Third, if you're adding them to an existing flock, it's best to wait until the chicks reach 10 weeks or older.  They need to be old enough to fight for themselves when bullied.  The way we've transitioned ours, is from the house they go to a pen (we use a dog pen) within the coop by week 8.  We add extra wire to the outside of the pen so that the holes of the pen are small enough that they can't get out, but the existing flock can check them out.   

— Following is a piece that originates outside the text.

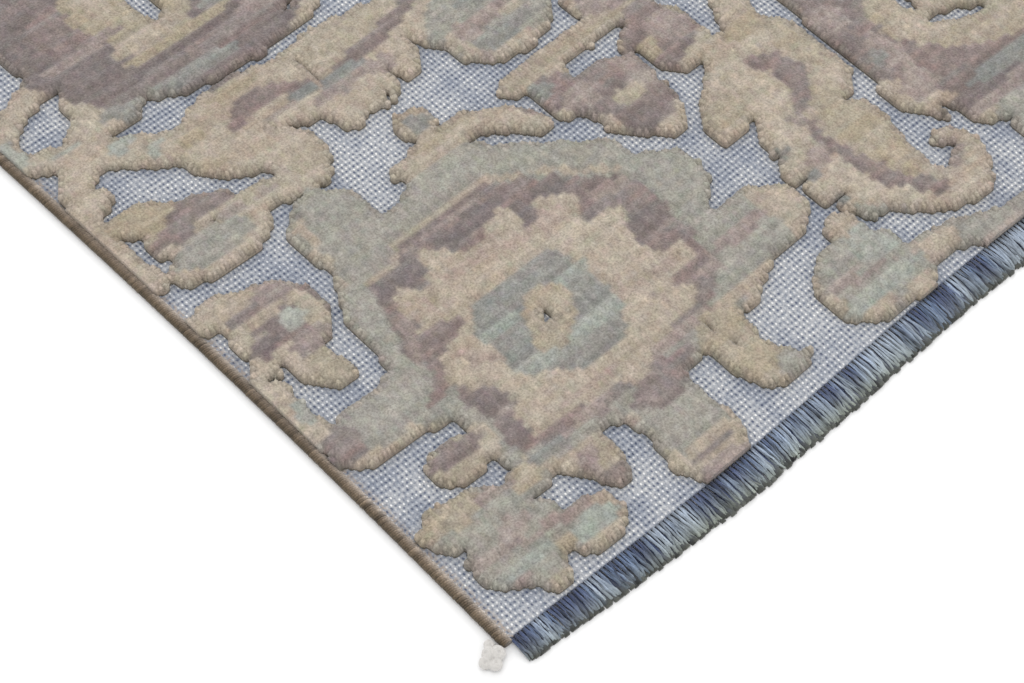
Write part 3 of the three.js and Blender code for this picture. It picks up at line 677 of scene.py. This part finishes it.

The pen needs to be cleaned daily, and we daily close the flock outside and let the chicks run around the indoor pen to get some exercise. They enjoy trying out their newly discovered wings and they become very comfortable with their new home.  Eventually, by week 10, they are released to mix in with the rest of the flock and the pecking order gets re-established.

blue green and brown eggs lined up in a straight line on weathered wood

Enjoy watching their crazy antics as they learn their new surroundings and find new things to get excited about.  

Switch them to layer feed once they are about 19 weeks old.  Get the egg cartons ready because you should see your first egg once the chicks are 21 - 24 weeks old.